Michigan 71, Nebraska 70 - #1
Pat Radigan

Player Bullets:

  • Glenn Robinson III: Robinson was as vocal as I can remember. He backed his talk up with his play. 19 points on 9-of-12 shooting, and four rebounds in 36 minutes is a big time performance. Robinson coughed the ball up three times but he was aggressive and continued to finish around the basket (and with his mid-range jumper) effectively, shooting 8-of-9 inside the arc. Robinson hit a handful of NBA quality mid-range jumpers and was just terrific on the offensive end. Walton’s late shot will grab the headline but Robinson stealing a Nebraska offensive rebound and taking it in for a dunk was a huge play.
  • Nik Stauskas: Stauskas has always been able to score the ball but he’s playing winning basketball in Big Ten play. 12 points, four assists, three rebounds and two steals isn’t anything groundbreaking but Stauskas carried the Wolverines offensively in the second half.  He scored 7 points on 3-of-3 shooting with two assists in the final 10 minutes of the game and continued his mastery of the pick-and-roll. His final defensive possession was something to forget as Petteway blew past him and then he failed to box out Smith, but his offensive abilities are off the charts right now.
  • Jordan Morgan: Morgan is playing arguably the best basketball of his career. He finished with 15 points on 7-of-9 shooting, four rebounds and an assist in 27 minutes. Morgan took a charge and he’s a great option defensively against more mobile centers. He’s as comfortable on the pick-and-roll as he’s been since Darius Morris was in Ann Arbor as he’s catching the ball, finishing and shooting with confidence.
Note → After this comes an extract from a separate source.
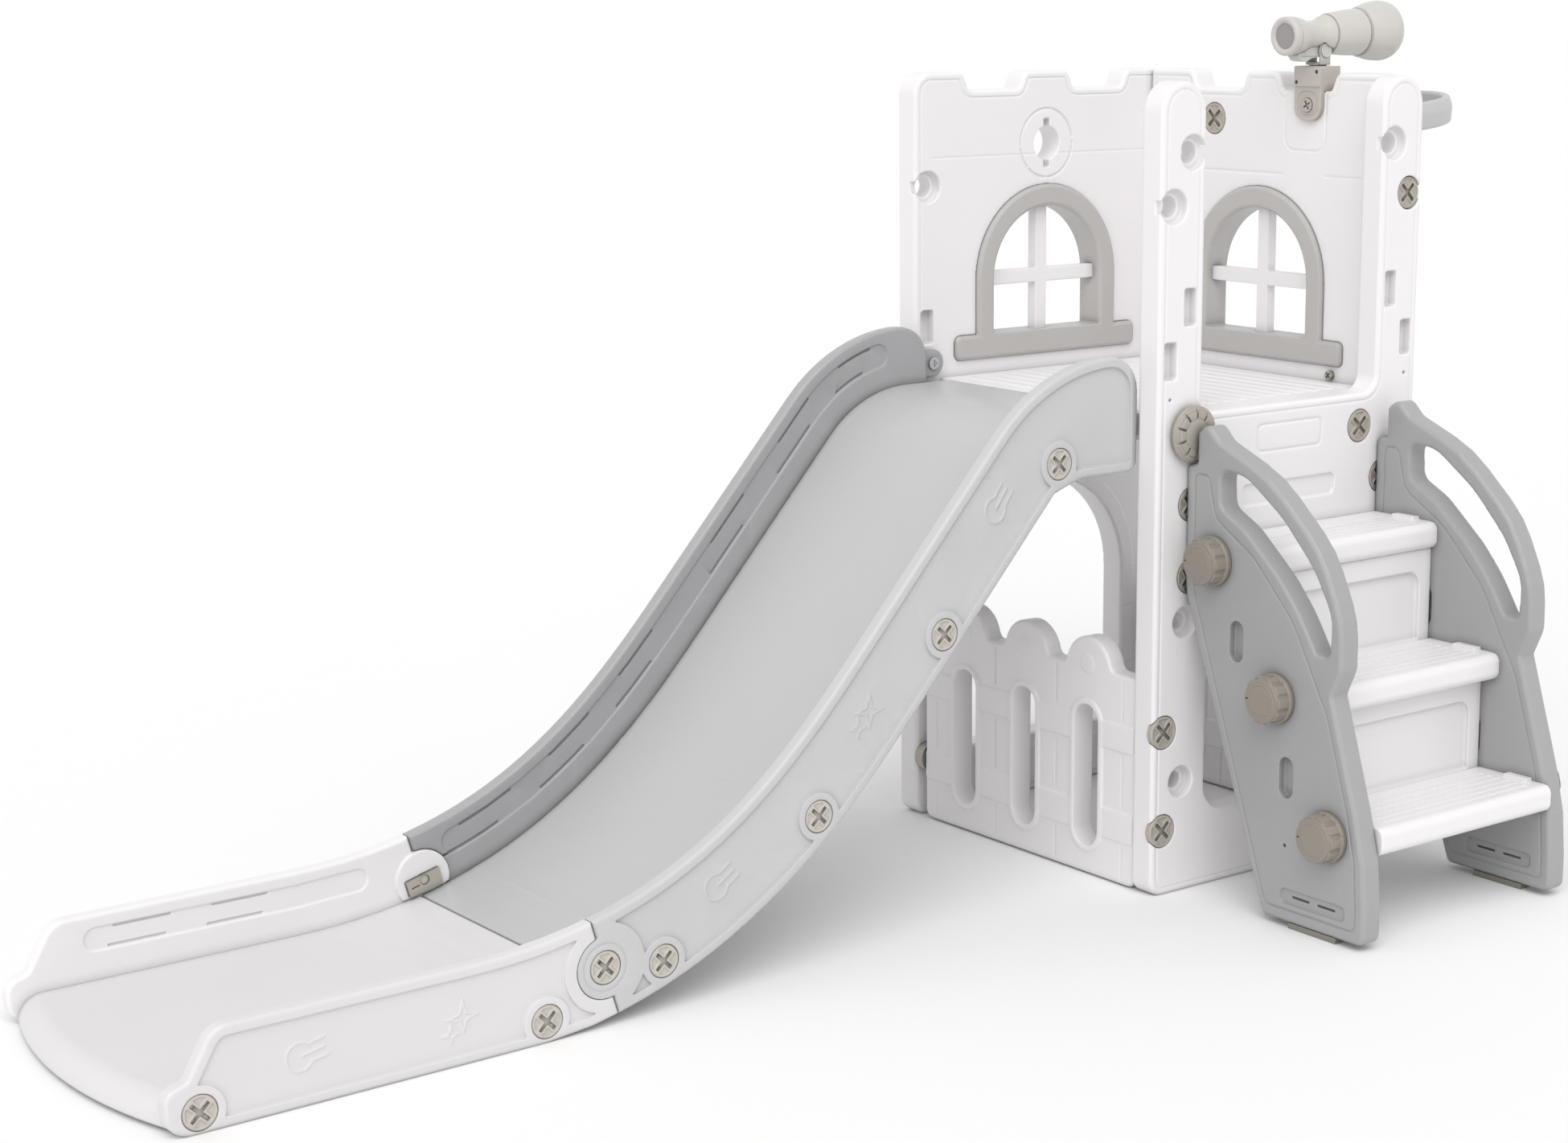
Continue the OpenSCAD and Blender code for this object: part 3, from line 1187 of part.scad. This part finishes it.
module hoop_screws() color(steel)
    for (y = hoop_screw_y) back_x(tower_w + 8, y, hoop_screw_z) {
        difference() {
            cylinder(r = 8, h = 3);
            for (a = [0, 90]) rotate([0, 0, a]) translate([-5, -1, 1.2]) cube([10, 2, 3]);
        }
        translate([0, 0, -30]) cylinder(r = 4.9, h = 30);
    }

place() stair_wall();
place() window_wall();
place() telescope_wall();
place() front_fence();
place() rear_fence();
place() platform_deck();
place() far_window_frame();
place() rear_window_frame();
place() slide_upper_bed();
place() slide_upper_rail_near();
place() slide_upper_rail_far();
place() slide_lower_bed();
place() slide_lower_rail_near();
place() slide_lower_rail_far();
place() slide_upper_screws();
place() slide_lower_screws();
place() knuckle_screws();
place() knuckle_nuts();
place() tab_screws();
place() stair_plate_left();
place() stair_plate_right();
place() stair_tread_top();
place() stair_tread_middle();
place() stair_tread_bottom();
place() stair_riser_top();
place() stair_riser_middle();
place() stair_bolts();
place() stair_feet();
place() stair_screws();
place() stair_knob_left_top();
place() stair_knob_left_middle();
place() stair_knob_left_bottom();
place() stair_knob_right_top();
place() stair_knob_right_middle();
place() stair_knob_right_bottom();
place() dial();
place() dial_spindle();
place() post_screws();
place() fence_collars();
place() deck_bolts();
place() telescope_bracket();
place() bracket_screw();
place() swivel_fork();
place() tilt_pin();
place() telescope_saddle();
place() telescope_eye_tube();
place() telescope_front_tube();
place() telescope_bell();
place() eyepiece_ring();
place() eyepiece_lens();
place() front_lens();
place() hoop_ring();
place() hoop_bracket();
place() hoop_screws();
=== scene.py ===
"""Looks of a toddler slide with a castle play tower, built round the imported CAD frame. Metres, +Z up."""

import json
import math

import bmesh
import bpy
from mathutils import Matrix, Vector


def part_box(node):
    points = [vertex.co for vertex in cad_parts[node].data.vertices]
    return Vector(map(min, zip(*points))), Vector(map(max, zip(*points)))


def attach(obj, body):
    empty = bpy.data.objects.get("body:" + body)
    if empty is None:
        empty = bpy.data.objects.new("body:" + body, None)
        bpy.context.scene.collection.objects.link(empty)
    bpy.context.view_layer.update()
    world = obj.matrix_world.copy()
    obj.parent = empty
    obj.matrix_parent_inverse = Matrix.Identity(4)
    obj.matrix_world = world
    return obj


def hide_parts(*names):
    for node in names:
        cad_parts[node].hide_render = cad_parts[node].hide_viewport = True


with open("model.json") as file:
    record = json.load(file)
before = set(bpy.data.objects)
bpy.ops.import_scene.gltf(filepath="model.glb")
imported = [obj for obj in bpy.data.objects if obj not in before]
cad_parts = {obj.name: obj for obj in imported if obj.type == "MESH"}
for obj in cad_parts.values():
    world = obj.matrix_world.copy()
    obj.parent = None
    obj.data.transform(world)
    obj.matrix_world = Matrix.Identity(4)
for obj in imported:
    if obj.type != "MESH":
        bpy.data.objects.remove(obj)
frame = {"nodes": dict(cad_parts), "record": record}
nodes = frame["nodes"]
body_of = {n: b for b, members in frame["record"]["behaviour"]["bodies"].items() for n in members}
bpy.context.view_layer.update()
COARSER = 1.0
MM = 0.001
TOWER = Vector(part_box("stair_wall")[0])  # the tower's corner: x on the slide side, y on the stair side


# ---- camera and light -------------------------------------------------------------------------

IMAGE_W, IMAGE_H = 1950, 1421
FOCAL_PX = 3501.85
CENTRE_PX = (1161.0, 767.7)
CAMERA_FROM_TOWER = Vector((-2.53806, -2.69085, 1.20290))
CAMERA_YAW, CAMERA_PITCH, CAMERA_ROLL = -38.727, -12.368, -0.04


def make_camera():
    data = bpy.data.cameras.new("camera")
    data.sensor_fit = "HORIZONTAL"
    data.sensor_width = 36.0
    data.lens = FOCAL_PX / IMAGE_W * data.sensor_width
    data.shift_x = (IMAGE_W / 2 - CENTRE_PX[0]) / IMAGE_W
    data.shift_y = (CENTRE_PX[1] - IMAGE_H / 2) / IMAGE_W
    data.clip_start, data.clip_end = 0.05, 200
    cam = bpy.data.objects.new("camera", data)
    bpy.context.scene.collection.objects.link(cam)
    yaw, pitch, roll = (math.radians(v) for v in (CAMERA_YAW, CAMERA_PITCH, CAMERA_ROLL))
    turn = Matrix.Rotation(yaw, 4, "Z") @ Matrix.Rotation(math.pi / 2 + pitch, 4, "X") @ Matrix.Rotation(roll, 4, "Z")
    cam.matrix_world = Matrix.Translation(TOWER + CAMERA_FROM_TOWER) @ turn
    bpy.context.scene.camera = cam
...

  • Derrick Walton: Walton made the critical final shots of both halves: a half court buzzer beater at the half and a driving layup to give Michigan the 71-70 lead. He finished with 10 points on 3-of-6 shooting (2-4 3pt) with four assists and a steal. He only made one other field goal (a corner three) but he continues to develop. He had a handful of freshman mistakes including 2-of-5 shooting at the free throw line and a turnover with 57 seconds to play, but he made winning plays down the stretch.
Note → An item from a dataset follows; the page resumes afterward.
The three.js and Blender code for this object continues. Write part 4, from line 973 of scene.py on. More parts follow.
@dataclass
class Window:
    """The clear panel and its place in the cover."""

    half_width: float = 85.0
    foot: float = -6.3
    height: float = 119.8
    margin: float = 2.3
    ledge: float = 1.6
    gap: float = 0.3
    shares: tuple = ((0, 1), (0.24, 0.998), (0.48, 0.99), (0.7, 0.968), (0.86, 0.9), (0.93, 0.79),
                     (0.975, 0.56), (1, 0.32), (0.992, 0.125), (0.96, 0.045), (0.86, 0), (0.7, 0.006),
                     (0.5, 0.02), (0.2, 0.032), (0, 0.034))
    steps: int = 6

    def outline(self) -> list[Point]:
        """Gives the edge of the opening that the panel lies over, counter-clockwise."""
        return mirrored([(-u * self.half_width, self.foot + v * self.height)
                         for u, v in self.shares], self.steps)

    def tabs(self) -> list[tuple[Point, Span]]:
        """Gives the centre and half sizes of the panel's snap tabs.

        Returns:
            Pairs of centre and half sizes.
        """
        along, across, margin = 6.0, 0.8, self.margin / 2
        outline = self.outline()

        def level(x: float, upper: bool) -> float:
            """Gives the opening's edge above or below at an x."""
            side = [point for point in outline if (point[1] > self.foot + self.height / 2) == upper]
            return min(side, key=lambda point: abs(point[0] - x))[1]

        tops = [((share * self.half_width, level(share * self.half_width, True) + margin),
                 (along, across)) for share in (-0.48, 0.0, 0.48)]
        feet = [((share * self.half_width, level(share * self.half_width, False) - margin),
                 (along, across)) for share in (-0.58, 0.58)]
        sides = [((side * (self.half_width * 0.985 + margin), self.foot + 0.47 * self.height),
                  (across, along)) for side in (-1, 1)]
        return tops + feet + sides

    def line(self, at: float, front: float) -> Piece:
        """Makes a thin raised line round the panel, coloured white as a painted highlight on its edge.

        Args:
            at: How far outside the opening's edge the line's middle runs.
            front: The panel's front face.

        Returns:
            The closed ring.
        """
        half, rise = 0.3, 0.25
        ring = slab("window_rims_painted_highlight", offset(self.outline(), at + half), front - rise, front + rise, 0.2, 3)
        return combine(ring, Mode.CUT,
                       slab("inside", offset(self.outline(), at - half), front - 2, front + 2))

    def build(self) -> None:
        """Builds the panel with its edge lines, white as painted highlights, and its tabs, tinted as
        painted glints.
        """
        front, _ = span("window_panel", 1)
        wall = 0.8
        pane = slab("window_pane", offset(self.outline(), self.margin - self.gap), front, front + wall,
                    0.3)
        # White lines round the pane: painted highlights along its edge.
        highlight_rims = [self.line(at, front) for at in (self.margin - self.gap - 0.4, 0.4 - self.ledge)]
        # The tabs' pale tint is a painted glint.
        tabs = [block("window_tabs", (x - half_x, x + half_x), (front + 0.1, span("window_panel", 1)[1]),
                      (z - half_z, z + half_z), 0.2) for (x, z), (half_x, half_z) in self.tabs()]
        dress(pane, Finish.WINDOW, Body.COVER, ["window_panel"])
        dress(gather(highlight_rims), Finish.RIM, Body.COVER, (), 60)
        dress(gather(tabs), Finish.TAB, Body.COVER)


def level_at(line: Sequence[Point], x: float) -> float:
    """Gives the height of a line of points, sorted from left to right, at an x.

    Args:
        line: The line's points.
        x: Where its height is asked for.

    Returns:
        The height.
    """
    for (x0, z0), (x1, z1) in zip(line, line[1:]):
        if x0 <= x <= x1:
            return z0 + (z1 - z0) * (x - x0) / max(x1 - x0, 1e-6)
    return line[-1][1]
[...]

  • Caris LeVert: LeVert had his best game in a while, finishing with 10 points on 5-of-8 shooting (0-2 3pt) with five assists, three rebounds and three turnovers. LeVert did a great job of his decision making, deciding whether to take the ball all the way to his rim or find the open man. That’s been a problem at times for him this year but this was a major step in the right direction. He nearly got backdoored late in the game but made a great recovery play to deflect the ball with his length. On the ensuing offensive possession he threw a great pass to Morgan for a bucket — two critical plays down the stretch.
  • Jon Horford:  Horford struggles against teams with a lot of lateral quickness. That shows on the high ball screen but also against teams with more mobile big men that can pull him away from the basket. He plays too upright and Michigan’s defensive rotations seemed to be (even more) off while he was on the floor. While he’s optimal against more traditional bigs, Michigan was outscored by 8 points with Horford on the floor
  • Spike Albrecht: Albrecht played 12 minutes, knocking down a three and handing out an assist, but Michigan was outscored by 9 points when he was on the floor. He struggled a bit with the quickness of Nebraska’s backcourt and never quite found a groove.
  • Zak Irvin: Irvin had one of the games you expect from a freshman on the road. 0-of-3 shooting and a foul in 11 minutes.